The library uses a custom Result type that wraps CitationError for consistent error handling across all operations:

use biblib::{CitationParser, RisParser, CitationError};

let result = RisParser::new().parse("invalid input");
match result {
    Ok(citations) => println!("Parsed {} citations", citations.len()),
    Err(CitationError::InvalidFormat(msg)) => eprintln!("Parse error: {}", msg),
    Err(e) => eprintln!("Other error: {}", e),
}

§Performance Considerations

  • Use year-based grouping for large datasets
  • Enable parallel processing for better performance
  • Consider using CSV format for very large datasets

§Thread Safety

All parser implementations are thread-safe and can be shared between threads.
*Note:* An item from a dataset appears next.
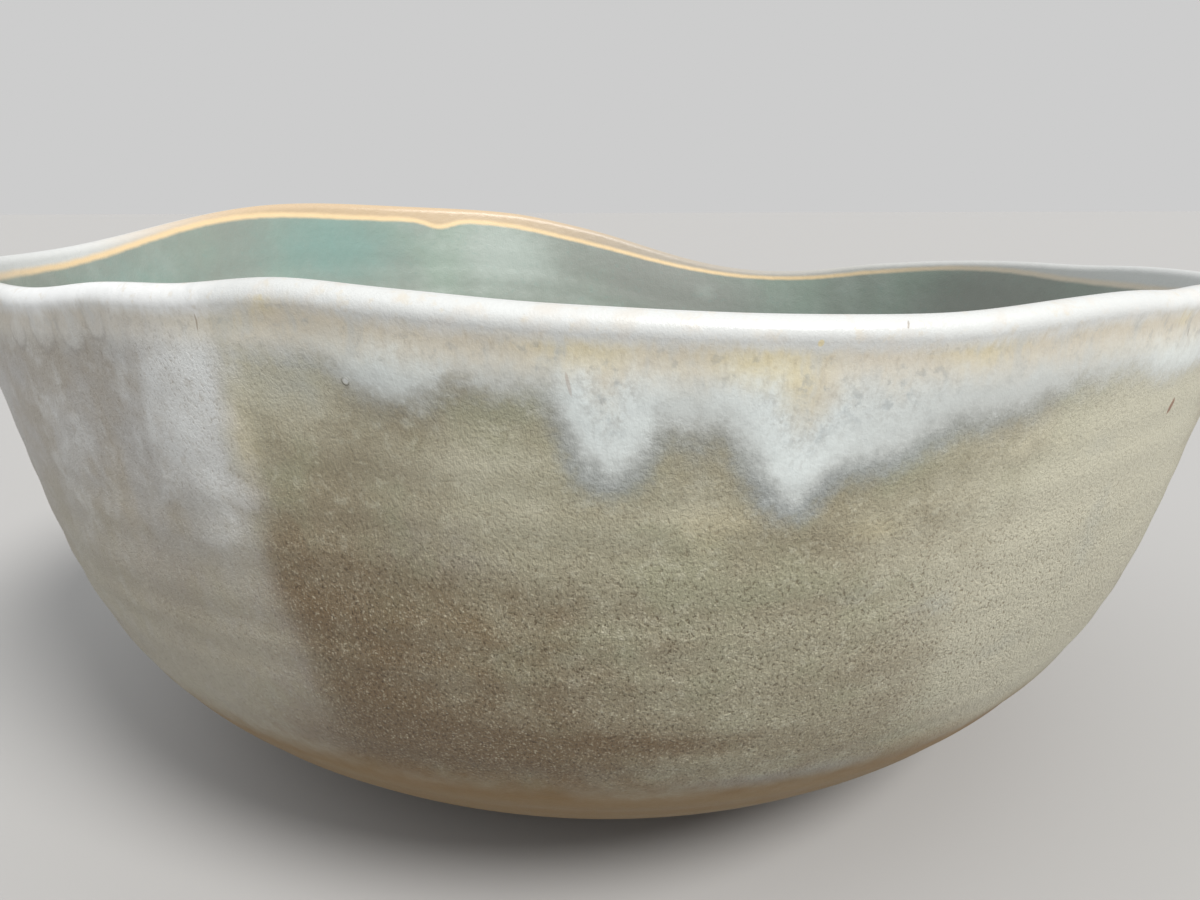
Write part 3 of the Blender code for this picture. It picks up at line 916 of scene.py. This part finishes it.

The deduplicator supports parallel processing through the run_in_parallel option.

Re-exports§

pub use csv::CsvParser;
pub use endnote_xml::EndNoteXmlParser;
pub use pubmed::PubMedParser;
pub use ris::RisParser;

Modules§

csv
CSV format parser implementation with source tracking support.
dedupe
Citations deduplicator implementation.
endnote_xml
EndNote XML format parser implementation with source tracking support.
pubmed
PubMed format parser implementation with source tracking support.
ris
RIS format parser implementation with source tracking support.

Structs§

Author
Represents an author of a citation.
Citation
Represents a single citation with its metadata.
DuplicateGroup
Represents a group of duplicate citations with one unique citation

Enums§

CitationError
Represents errors that can occur during citation parsing.

Traits§

CitationParser
Trait for implementing citation parsers.

Functions§

detect_and_parse
Format detection and automatic parsing of citation files

Type Aliases§

Result
A specialized Result type for citation operations.